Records
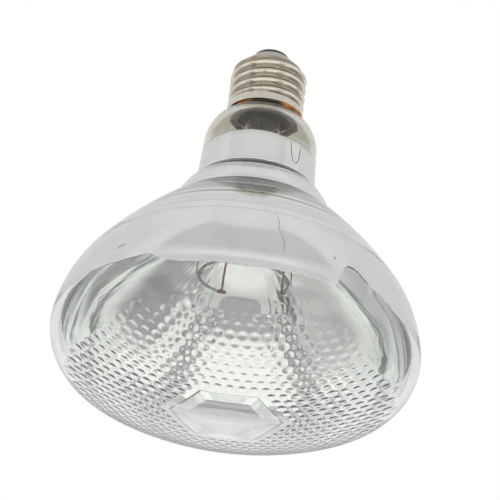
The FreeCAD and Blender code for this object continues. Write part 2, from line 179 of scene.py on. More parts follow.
def mixed(share, a, b):
    """A colour between a and b, each an output or three plain numbers."""
    node = put(share.tree, "ShaderNodeMix", data_type="RGBA")
    for key, kind, value in (("Factor", "VALUE", share), ("A", "RGBA", a), ("B", "RGBA", b)):
        socket = next(s for s in node.inputs if s.name == key and s.type == kind)
        set_input(share.tree, socket, (*value, 1.0) if isinstance(value, tuple) else value)
    return Output(share.tree, next(s for s in node.outputs if s.type == "RGBA"))


SOCKET_KINDS = {float: "NodeSocketFloat", int: "NodeSocketInt", type(None): "NodeSocketGeometry"}


def make_group(name, kind, inputs, output):
    """A node group with named inputs, a geometry where the value is None, and one output."""
    tree = bpy.data.node_groups.new(name, kind)
    for label, value in inputs.items():
        item = tree.interface.new_socket(label, in_out="INPUT", socket_type=SOCKET_KINDS[type(value)])
        if value is not None:
            item.default_value = value
    output_kind = SOCKET_KINDS[type(None) if output == "Geometry" else float]
    tree.interface.new_socket(output, in_out="OUTPUT", socket_type=output_kind)
    sockets = tree.nodes.new("NodeGroupInput").outputs
    return tree, {label: Output(tree, sockets[label]) for label in inputs}


# %% [markdown]
# ## Light: a bright tent
#
# Glass and mirror show little of themselves and much of the room. The photograph was taken in a
# white light tent: nearly the same brightness comes from every side, with a few darker places,
# such as stands and the gaps between panels, and a few brighter ones. Lamps could light such a
# scene, but a world that knows the direction of each ray gives smoother reflections and less
# noise. Each such place is a soft-edged window in azimuth and elevation, set from what the
# mirror shows in the photograph. Rays straight from the camera see plain white.

# %% World
# Name, azimuth and half width, lowest and highest elevation, softness, all in degrees, then the
# share by which the window is darker or brighter than the tent. Azimuth 0 faces the camera, and 90
# is to the right.
TENT_LIGHT = 0.94
WINDOWS = (
    ("front roof", 0, 68, 48, 77, 4, -0.20),
    ("front lamp", 0, 36, 38, 48, 3, 0.09),
    ("front panel", -6, 62, 20, 37, 3, -0.13),
    ("right panel", 62, 20, 28, 57, 6, -0.05),
    ("back frame", 180, 9, 38, 56, 8, -0.42),
    ("low front light", 0, 85, -18, 13, 5, 0.40),
    ("front softbox", 0, 66, -49, -20, 4, 0.38),
    ("below the softbox", 0, 75, -64, -51, 3, -0.52),
    ("left wall", -122, 32, 14, 60, 10, -0.08),
    ("right wall", 122, 32, 14, 60, 10, -0.08),
    ("right stand", 38, 8, -64, -8, 5, -0.76),
    ("left stand", -54, 8, -64, -8, 5, -0.76),
    ("left side", -98, 34, -52, -26, 7, -0.32),
    ("right side", 98, 34, -52, -26, 7, -0.58),
    ("back sweep", 180, 50, -60, -6, 7, 0.40),
    ("back wall", 180, 60, 4, 22, 6, -0.08),
    ("back opening", 180, 14, 6, 22, 7, -0.48),
)


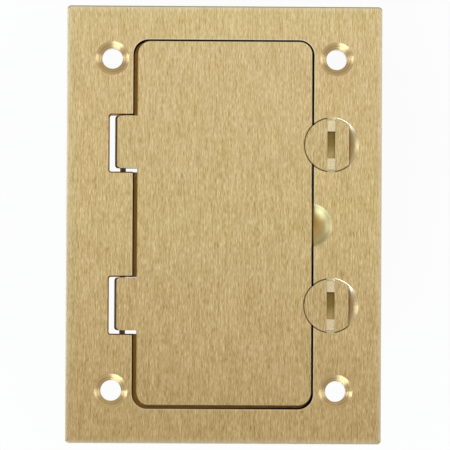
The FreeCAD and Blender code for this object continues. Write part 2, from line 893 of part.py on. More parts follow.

• [Instructions for the task] Reproduce all of the records exactly.

• [Answer to this exercise]
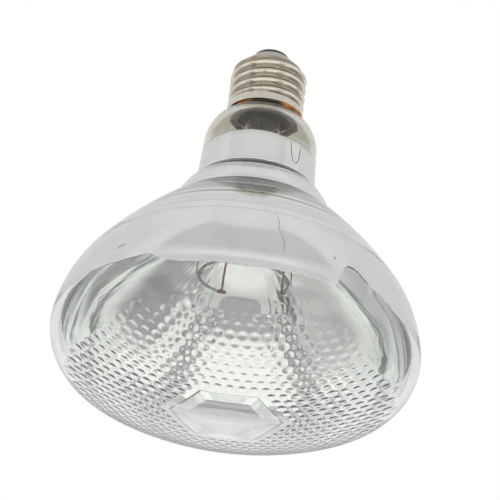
The FreeCAD and Blender code for this object continues. Write part 2, from line 179 of scene.py on. More parts follow.
def mixed(share, a, b):
    """A colour between a and b, each an output or three plain numbers."""
    node = put(share.tree, "ShaderNodeMix", data_type="RGBA")
    for key, kind, value in (("Factor", "VALUE", share), ("A", "RGBA", a), ("B", "RGBA", b)):
        socket = next(s for s in node.inputs if s.name == key and s.type == kind)
        set_input(share.tree, socket, (*value, 1.0) if isinstance(value, tuple) else value)
    return Output(share.tree, next(s for s in node.outputs if s.type == "RGBA"))


SOCKET_KINDS = {float: "NodeSocketFloat", int: "NodeSocketInt", type(None): "NodeSocketGeometry"}


def make_group(name, kind, inputs, output):
    """A node group with named inputs, a geometry where the value is None, and one output."""
    tree = bpy.data.node_groups.new(name, kind)
    for label, value in inputs.items():
        item = tree.interface.new_socket(label, in_out="INPUT", socket_type=SOCKET_KINDS[type(value)])
        if value is not None:
            item.default_value = value
    output_kind = SOCKET_KINDS[type(None) if output == "Geometry" else float]
    tree.interface.new_socket(output, in_out="OUTPUT", socket_type=output_kind)
    sockets = tree.nodes.new("NodeGroupInput").outputs
    return tree, {label: Output(tree, sockets[label]) for label in inputs}


# %% [markdown]
# ## Light: a bright tent
#
# Glass and mirror show little of themselves and much of the room. The photograph was taken in a
# white light tent: nearly the same brightness comes from every side, with a few darker places,
# such as stands and the gaps between panels, and a few brighter ones. Lamps could light such a
# scene, but a world that knows the direction of each ray gives smoother reflections and less
# noise. Each such place is a soft-edged window in azimuth and elevation, set from what the
# mirror shows in the photograph. Rays straight from the camera see plain white.

# %% World
# Name, azimuth and half width, lowest and highest elevation, softness, all in degrees, then the
# share by which the window is darker or brighter than the tent. Azimuth 0 faces the camera, and 90
# is to the right.
TENT_LIGHT = 0.94
WINDOWS = (
    ("front roof", 0, 68, 48, 77, 4, -0.20),
    ("front lamp", 0, 36, 38, 48, 3, 0.09),
    ("front panel", -6, 62, 20, 37, 3, -0.13),
    ("right panel", 62, 20, 28, 57, 6, -0.05),
    ("back frame", 180, 9, 38, 56, 8, -0.42),
    ("low front light", 0, 85, -18, 13, 5, 0.40),
    ("front softbox", 0, 66, -49, -20, 4, 0.38),
    ("below the softbox", 0, 75, -64, -51, 3, -0.52),
    ("left wall", -122, 32, 14, 60, 10, -0.08),
    ("right wall", 122, 32, 14, 60, 10, -0.08),
    ("right stand", 38, 8, -64, -8, 5, -0.76),
    ("left stand", -54, 8, -64, -8, 5, -0.76),
    ("left side", -98, 34, -52, -26, 7, -0.32),
    ("right side", 98, 34, -52, -26, 7, -0.58),
    ("back sweep", 180, 50, -60, -6, 7, 0.40),
    ("back wall", 180, 60, 4, 22, 6, -0.08),
    ("back opening", 180, 14, 6, 22, 7, -0.48),
)


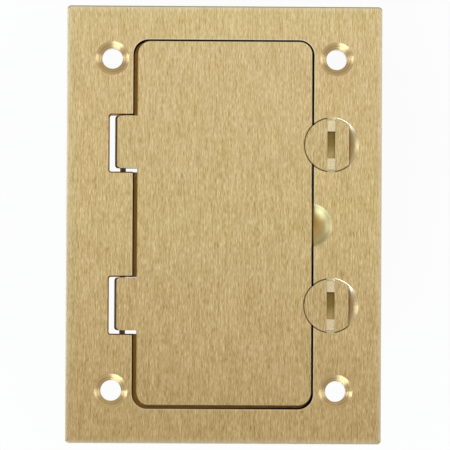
The FreeCAD and Blender code for this object continues. Write part 2, from line 893 of part.py on. More parts follow.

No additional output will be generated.